8960 ユナイテッド・アーバン投資法人 97,400 5.65%  丸紅系の総合型REIT。負ののれんもあって、金利コストの削減余地もまだまだあるのに、オフィスセクターが不安でマーケットの評価が定まらない。でもマーケットが暖まると一気に上昇する。11月配当落ちだしね。中期的なレンジで大きく動く銘柄なのでじっくりじっくり。どこかに落とし穴ありそうと思わなくはないが。そういえば前回の大型POからはや1年半か。。

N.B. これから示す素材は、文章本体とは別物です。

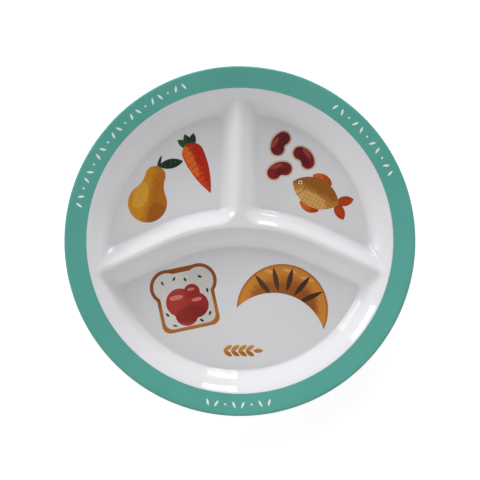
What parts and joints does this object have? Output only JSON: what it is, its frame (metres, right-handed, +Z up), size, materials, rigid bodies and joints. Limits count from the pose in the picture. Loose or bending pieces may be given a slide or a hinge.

8961 森トラスト総合リート投資法人 730,000 5.04%  大手だけど非上場なんで分かりにくい森トラストがスポンサーのオフィス中心のREIT。不動産会社の格としては東京建物や森ビルより上なんだと思ってます。ソフトバンクの本社とコンラッドが入る汐留ビルはREIT随一のオフィスビル。200億円の三田のビルから日立系が抜けることがリリースされた後に色々な噂が憶測がありましたが(隣地と開発するために森トラストが買い取って、また大きなビルを取得するとか)、LTVを活用してマーケットから地道にビルを買い集めました。ちょっと残念。あまりファイナンスには前向きではなかったけど、いつでもなんでも出来るREIT。

8963 インヴィンシブル投資法人 6,400 3.30%  紆余曲折を経た独立系のREIT。この前、バルクで物件を取得してましたが、まあ何がしたいのかよく分かりません。

8964 フロンティア不動産投資法人 707,000 5.09%  三井不動産の商業REIT。最近ちょっと神通力が落ちている印象が強い。博多の物件を高値で取得したり、アウトレットの自社競合で売上が伸び悩んだり。数字の帳尻合わせは抜群なので何の心配もしてませんが、昔ほど「ほっといても良いや感」はなく。それを考慮しても一時期はちょっと売られ過ぎでしたが。

8966 平和不動産リート投資法人 56,400 5.53%  スポンサーである平和不動産が大口株主であるファンドから投資口取得をリリースしてから上がりっぱなりのオフィス/住宅REIT。プレミアと良く似たREITなんで限界はあると思いますが、負ののれんを考慮してもちょっと安く放置され過ぎた感が強い。合併銘柄の中では一番にリストラ完了したREITでオフィスのグレードはいまいちではあるものの、配当金の水準は安定しているんじゃないかと。